Così com'era avvenuto oltreoceano, questo insieme di eventi suscitò una serie di reazioni che indussero il monarca a convocare gli Stati Generali (cosa non più avvenuta dal 1614!). Le relative elezioni furono accompagnate da numerosi Cahiers de Doléances (=quaderni di lagnanze) che denunciavano una situazione ormai notevolmente incancrenita.

 

 L'apertuta degli Stati Generali a Versailles (1789)


Essendo che la politica finanziaria e fiscale del Regno non poteva aver luogo se non in base alla vigente Costituzione, di cui all'epoca la Francia, in realtà, non disponeva (di fatto le ultime revisioni risalivano ormai alla notte dei tempi… ), si rendeva dunque necessario procedere all'adozione di una nuova Carta Fondamentale, ma la momento di votare le relative mozioni i contrasti esplosero violentemente: Nobiltà e Clero volevano, infatti, il "Voto per Stato", che in linea di principio avrebbe consentito ad entrambi di avere la maggioranza permanente, mentre il Terzo Stato voleva il "Voto pro capite", che avrebbe ribaltata la situazione in suo favore.

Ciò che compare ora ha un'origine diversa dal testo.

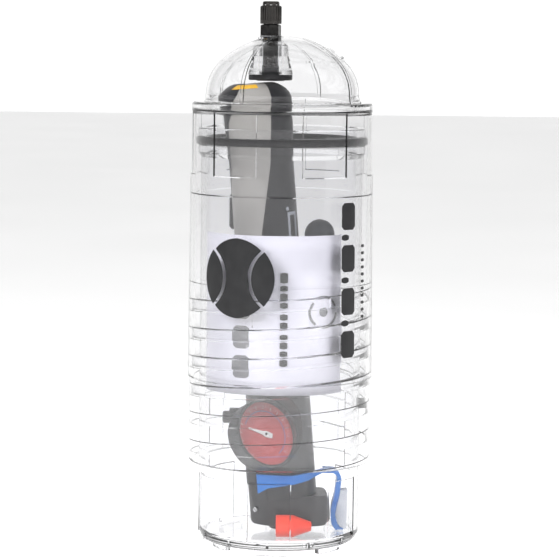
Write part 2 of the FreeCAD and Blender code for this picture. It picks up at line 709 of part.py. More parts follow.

Recenti studi hanno dimostrato come, in realtà, nessuna delle due ipotesi fosse così scontata: pure tra i nobili e gli ecclesiastici vi erano, infatti, numerosi favorevoli alla riforma in senso costituzionale ma non solo, mentre tra i banchi del Terzo Stato sedevano lo stesso Lafayette e l'abbée Sieyès. In ogni caso, non riuscendo a venire a capo della situazione, proprio i deputati terzisti persero la pazienza e decisero di riunirsi nella Sala della Pallacorda (un tennis primordiale) dov'era in corso una partita e, dopo averne espulsi i giocatori, posero al centro il tavolo dei giudici su cui salì il relatore (probabilmente quello stesso Ignace Guillotin che diede il nome alla macchina che sino al 1981 contraddistinse le esecuzioni capitali in Francia, ma non solo) che lesse la formula del giuramento con cui i deputati ribelli s'impegnarono a non separarsi se non dopo aver data alla Francia una nuova Costituzione.

 

 

 Il Giuramento della Pallacorda in un quadro di Jacques-Luis David


Nasceva così l'Assemblea Nazionale Costituente, che di fatto esautorava gli Stati Generali. Si trattava, in verità, di un autentico Colpo di Stato, che infatti Luigi XVI tentò di contrastare inviando le guardie ad arrestare i deputati del Terzo Stato, ma la notizia non ci mise molto a trapelare, tanto che la popolazione parigina decise di accorrere in aiuto dell'Assemblea Nazionale (di cui l'attuale Camera dei Deputati transalpina porta giustamente il nome). Per far ciò era, tuttavia, indispensabile procurarsi le armi e i mezzi indispensabili, e queste erano, come s'è detto, conservate in buona misura nei sotterranei della Bastiglia.

Chi pensava che pochi mutilati e invalidi, perlopiù anziani, non costituisesro un problema dovette, tuttavia, ricredersi: la resistenza dei difensori fu feroce, e le perdite da ambo le parti numerose; alla fine, però, i soldati ebbero la peggio e vennero totalmente trucidati: gli insorti si impadronirono di tutto ciò che trovarono liberando gli ultimi detenuti e dando l'assalto alle principali strutture politiche e militari della Capitale (14 Luglio 1789).

Luigi XVI, che proprio quel giorno era andato a caccia senza catturare neppure un passerotto (tanto che sul suo diario scrisse semplicemente "14 Julliet 1789: Rien!") fu avvisato dal suo aiutante di campo, gen. de la Rochefoucauld, a notte fonda, tanto che esclamò:"Ma cos'è questa? Una rivolta?", "No, Maestà." ribattè il generale "È una Rivoluzione!", e mai parole furono più profetiche: di lì a pochi anni, infatti, l'intera famiglai reale sarebbe stata completamente sterminata (si salverà soltanto la primogenita Maria Teresa Carlotta, morta in tarda età) aprendo la strada prima ai Governi Rivoluzionari (tra cui il famigerato Direttorio), poi a Napoleone I il Grande, che realizzerà in buona misura molti degli obiettivi della Rivoluzione e la cui opera (peraltro ampiamente superata solo dopo il 1870 ed ancor più dopo le due Guerre Mondiali) non verrà mai cancellata neppure con la cosiddetta Restaurazione (gli stessi Borboni dovettero, anzi, sostanzialmente limitarsi a ritoccarne in parte forme e contenuti senza ottenere analoghi risultati neppure sotto il regno di Luigi Filippo "Egalité" e di Napoleone III).